Calamar's Sunday night radio program (known as The Open Road until a KCRW policy change in 2008 eliminated music show names) featured a blend of contemporary and classic rock, pop, and folk music. He called it "adventurous pop music both timely and timeless". He conducted on-air interviews with musical figures including Brian Wilson, Lucinda Williams, Jeff Tweedy from Wilco, Wayne Coyne from The Flaming Lips as well as film composers Elmer Bernstein, Thomas Newman, Lalo Schifrin and Danny Elfman. Calamar's last show on KCRW was Sunday, September 23, 2018.

=== KCSN ===
On October 7, 2018, Calamar debuted his Sunday afternoon show, The Open Road, on 885 The SoCal Sound (KCSN) playing his signature sounds of "Adventurous Pop Music both timely and timeless"

=== Music supervision ===
Calamar cites the 1998 film Slums Of Beverly Hills as his first major break in the world of music supervision. The following year he co-supervised the number one hit movie Varsity Blues.

In 2001, he and then-professional-partner Thomas Golubić worked on an HBO series called Six Feet Under, created by American Beauty screenwriter Alan Ball. For the series, Calamar and Golubic were nominated for Grammy Awards for volumes 1 and 2 of the Six Feet Under soundtracks that they produced.

In 2006, Calamar founded Go Music to manage his various music supervision projects.

The success of Six Feet Under brought Calamar recognition as a music supervisor, leading to his work on television shows The Man In The High Castle, House, True Blood, Dexter, Weeds, and Entourage. "Somebody Somewhere" (HBO) and began work on "3 Body Problem" (Netflix) in 2024.

Calamar produced four soundtrack albums for the Alan Ball HBO series, True Blood (a vampire drama set in Northern Louisiana), which led to Grammy Award nominations in 2010, 2011, and 2013 for "Best Soundtrack Compilation."

In 2010 and 2011, Gary Calamar was honored as “Music Supervisor Of The Year (Television)” by the Guild Of Music Supervisors.

=== Songwriter and Recording Artist ===

“Gary’s songs are idiosyncratic gems. They’re reverent to great pop and classic rock but they have a spark of originality that is all Gary. They’re witty, catchy & fun and are a breath of fresh air.” – Michael Shelley (WFMU)

In the fall of 2014 Atlantic Records released Calamar's debut ep; "You Are What You Listen To."

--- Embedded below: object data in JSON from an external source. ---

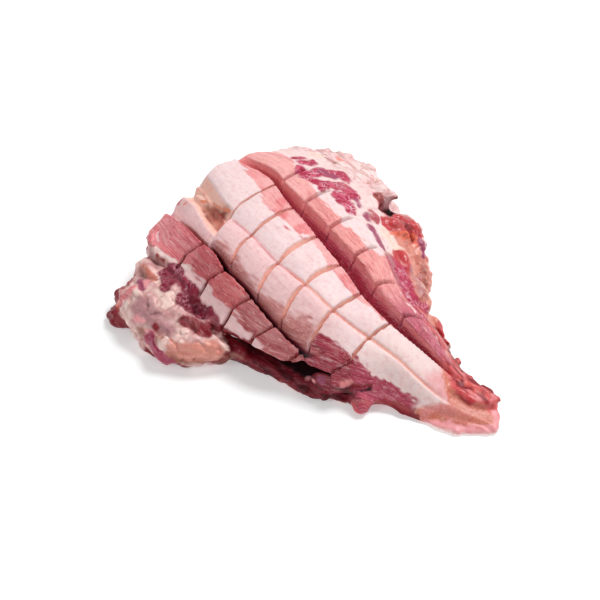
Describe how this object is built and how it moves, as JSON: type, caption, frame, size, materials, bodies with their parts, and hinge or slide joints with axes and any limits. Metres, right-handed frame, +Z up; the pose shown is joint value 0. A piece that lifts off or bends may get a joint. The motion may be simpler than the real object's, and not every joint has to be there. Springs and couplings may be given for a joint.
{
  "type": "pork jowl",
  "caption": "Raw pork jowl: a thick triangular slab of cheek fat and lean, scored across in a deep lattice, with ragged fatty sides and a thin tip.",
  "frame": {"origin": "under the middle of the whole slab, on the surface it rests on", "axes": "+X along the slab from its broad end to its narrow tip, +Y towards the side with the long deep cut, +Z up through the scored outer face"},
  "size_m": [0.3144, 0.2502, 0.0779],
  "materials": {
    "jowl": "raw meat and fat, moist"
  },
  "bodies": {
    "root": {"jowl": "jowl"}
  },
  "joints": []
}
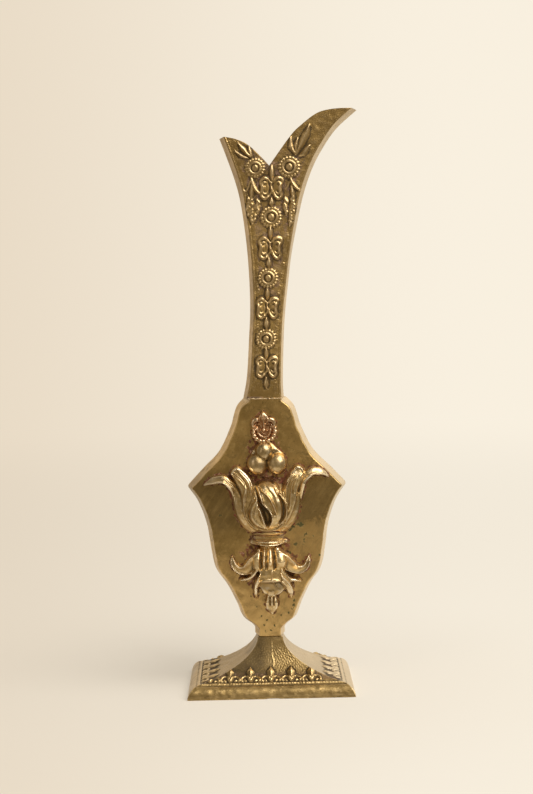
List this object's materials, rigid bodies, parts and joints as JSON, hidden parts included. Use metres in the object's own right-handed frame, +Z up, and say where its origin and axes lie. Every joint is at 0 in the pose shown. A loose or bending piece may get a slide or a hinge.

Calamar followed up with the single “Looking For A Job” / Anti-Social, Young American Christmas Lovers Brigade” (2015), and “Little Tokyo / “Prince of Pico Blvd.” (2017), "Forgive Yourself" (2020), "Rough Patch (2023) and "Distractions" (2025).

Gary Calamar's new album, "ODD NUMB3RS and SLANTED RHYMES will be released October 2026 on Big Stir Records. The album is a compilation of his previous released singles with 3 new tracks and features Devo's Mark Mothersbaugh on "I Got An Idea" and Robyn Hitchcock on "Who Are We Gonna Be Today."

=== Record Store Days ===
In 2010, Calamar's first book was published by Sterling Publishing -- Record Store Days: From Vinyl to Digital and Back Again—co-authored by music journalist Phil Gallo. The book featured a foreword by R.E.M.'s Peter Buck and tells the story of the development of record stores.

== Personal life ==

Calamar lives with his wife and daughter in Los Angeles, California.